- Mark Aldrich

Mayor of Tucson, Arizona
- In office 1861

Personal details
- Born: January 22, 1802 Warren County, New York, US
- Died: September 21, 1873 (aged 71) Tucson, Arizona, US
- Resting place: Tucson, Arizona
- Party: Whig
- Spouse: Teofila Trinidad Leon Aldrich

= Mark Aldrich =

American politician (1802–1873)

Mark Aldrich (January 22, 1802 – September 21, 1873) was a founder of Warsaw, Illinois, and a politician: Illinois state senator for the Whig Party, the first American mayor of Tucson, Arizona, and a three-term territorial senator in Arizona. He was one of five defendants tried and acquitted in Illinois of the murder in 1844 of Joseph Smith, who was the founder of the Latter Day Saint movement.

==Founding of Warsaw and political leadership==
Aldrich was born in New York and moved to Hancock County, Illinois, in 1832, where he was one of the early developers of what would later become the town of Warsaw. Aldrich was appointed as the first postmaster of Warsaw, serving between 1834 and 1838. In 1836 and 1838 he was elected to the Illinois Senate as the representative for Hancock County.

==Early involvement with the Latter Day Saints==
In the late 1830s, Latter Day Saints began settling in Hancock County. According to Latter Day Saint leader Joseph Smith, Aldrich spent two years trying to convince Smith and the Latter Day Saints to purchase a section of land south of Warsaw which Aldrich owned.

In 1841, Smith finally relented and some of the Latter Day Saints settled as Aldrich's tenants in what would be called Warren, Illinois. However, once the Latter Day Saints had settled there, Aldrich raised the rent and imposed a number of restrictions on the Latter Day Saints that had not been foreseen. As a result, Smith moved the Latter Day Saints settled in Warren to Nauvoo, where the majority of Latter Day Saints had settled.

Aldrich was unsuccessful in his attempts to persuade Smith to continue their arrangement. As a result, Aldrich filed for bankruptcy on March 22, 1842.

==Murder trial==

Following his disagreements with Smith, Aldrich became an opponent of the Latter Day Saint presence in Hancock County. He was a major in command of the Warsaw Independent Battalion of the Illinois State Militia.
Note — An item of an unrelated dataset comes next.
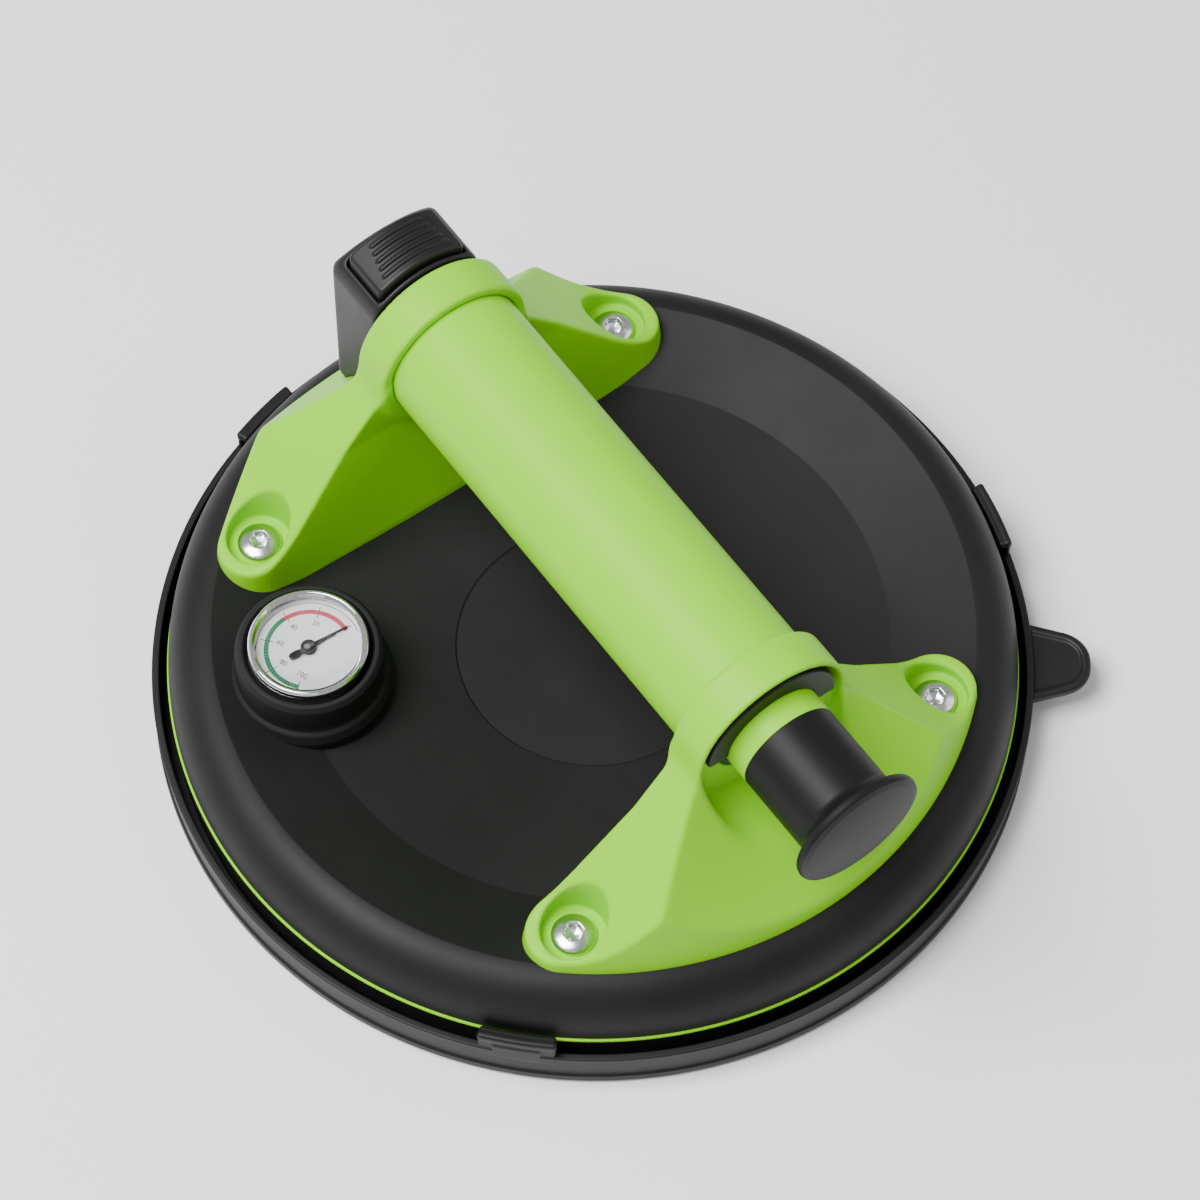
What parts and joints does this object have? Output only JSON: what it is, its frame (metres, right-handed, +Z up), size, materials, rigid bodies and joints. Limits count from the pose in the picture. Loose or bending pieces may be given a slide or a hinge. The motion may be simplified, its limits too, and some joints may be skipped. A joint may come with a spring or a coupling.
{
  "type": "hand vacuum pump",
  "caption": "Round suction cup lifter with a hand vacuum pump in its bridge handle, a plunger knob, a release button, a vacuum gauge and a clip-on pad cover.",
  "frame": {"origin": "middle of the base, on the surface that the closed cover stands on", "axes": "+Z up out of the cup, Y along the handle with the plunger towards -Y, gauge on the -X side"},
  "size_m": [0.208, 0.208, 0.0975],
  "materials": {
    "cover_plastic": "fine matt moulded grain",
    "black_rubber": "matt black rubber",
    "lime_plastic": "satin lime green moulding",
    "plate_plastic": "soft matt black moulding",
    "brass": "turned brass",
    "screw_steel": "bright zinc plated steel",
    "spring_steel": "drawn spring wire",
    "barrel_aluminium": "drawn and honed",
    "black_plastic": "satin black moulding",
    "plunger_plastic": "satin black moulding",
    "grey_plastic": "glass filled nylon",
    "white_plastic": "slippery white bearing plastic",
    "white_felt": "pressed felt",
    "gauge_metal": "drawn cup",
    "dial_white": "printed dial",
    "lens_clear": "clear polished window",
    "chrome_trim": "polished chrome",
    "needle_black": "matt black lacquer"
  },
  "bodies": {
    "cover": {"pad_cover": "cover_plastic"},
    "lifter": {"rubber_pad": "black_rubber", "edge_ring": "lime_plastic", "mounting_plate": "plate_plastic", "threaded_inserts": "brass", "front_foot": "lime_plastic", "rear_foot": "lime_plastic", "grip_tube": "lime_plastic", "foot_screws": "screw_steel", "pump_barrel": "barrel_aluminium", "guide_bush": "black_plastic", "wiper_seal": "black_rubber", "head_oring": "black_rubber", "valve_block": "black_plastic", "valve_cage": "screw_steel", "air_riser": "grey_plastic", "filter_holder": "black_plastic", "felt_filter": "white_felt", "pump_spring": "spring_steel", "check_spring": "spring_steel", "button_spring": "spring_steel", "gauge_boot": "black_rubber", "gauge_case": "gauge_metal", "gauge_dial": "dial_white", "gauge_lens": "lens_clear", "gauge_bezel": "chrome_trim", "gauge_stem": "brass", "stem_oring": "black_rubber", "bourdon_tube": "brass", "gauge_movement": "brass"},
    "plunger": {"plunger_tube": "plunger_plastic", "plunger_band": "lime_plastic", "piston_head": "grey_plastic", "piston_cup": "black_rubber", "piston_guide_ring": "white_plastic"},
    "button": {"release_button": "black_plastic", "valve_stem": "screw_steel", "release_poppet": "black_rubber"},
    "needle": {"gauge_needle": "needle_black", "needle_shaft": "screw_steel"},
    "check_valve": {"check_ball": "screw_steel"}
  },
  "joints": [
    {"name": "plunger_slide", "type": "slide", "parent": "lifter", "child": "plunger", "axis": [0, 1, 0], "range_m": [0, 0.025], "stiffness_N_per_m": 250, "springref_m": -0.02, "deforming": ["pump_spring"]},
    {"name": "button_press", "type": "slide", "parent": "lifter", "child": "button", "axis": [0, 0, -1], "range_m": [0, 0.003], "stiffness_N_per_m": 900, "springref_m": -0.002, "deforming": ["button_spring"]},
    {"name": "needle_turn", "type": "hinge", "parent": "lifter", "child": "needle", "pos_m": [-0.0606, 0.0288, 0.0372], "axis": [0, 0, 1], "range_deg": [0, 225], "stiffness_Nm_per_rad": 0.0001},
    {"name": "check_lift", "type": "slide", "parent": "lifter", "child": "check_valve", "axis": [0, -1, 0], "range_m": [0, 0.0012], "stiffness_N_per_m": 60, "springref_m": -0.0005, "deforming": ["check_spring"]},
    {"name": "lift_off_cover", "type": "slide", "parent": "cover", "child": "lifter", "axis": [0, 0, 1], "range_m": [0, 0.03]}
  ]
}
Aldrich was later accused of having directed men under his command to storm Carthage Jail where Smith and his brother were being held in June 1844. Smith and his brother Hyrum were shot dead by a mob that attacked the jail on June 27. On October 26, 1844, Aldrich was indicted for the murder of the two Smiths. At trial, Aldrich and four other defendants were acquitted of the crime by a jury.

==Later life==
Aldrich ran for sheriff of Hancock County in 1846, but lost. He went to California during the gold rush and settled later in Tucson, Arizona. He was elected as the first American mayor of that city, following the US acquisition of the Southwest following the Mexican–American War in 1848.

In March 1861, Aldrich was chairman of the convention that declared Arizona's secession from the United States at the start of the American Civil War. Aldrich was later elected to three terms in the upper house of the Arizona Territorial Legislature; during the 1866 term, he was the body's president. He died in Tucson on September 21, 1873.

Two different streets in San Francisco were named for him: Aldrich Alley (subsequently renamed) and Mark Lane.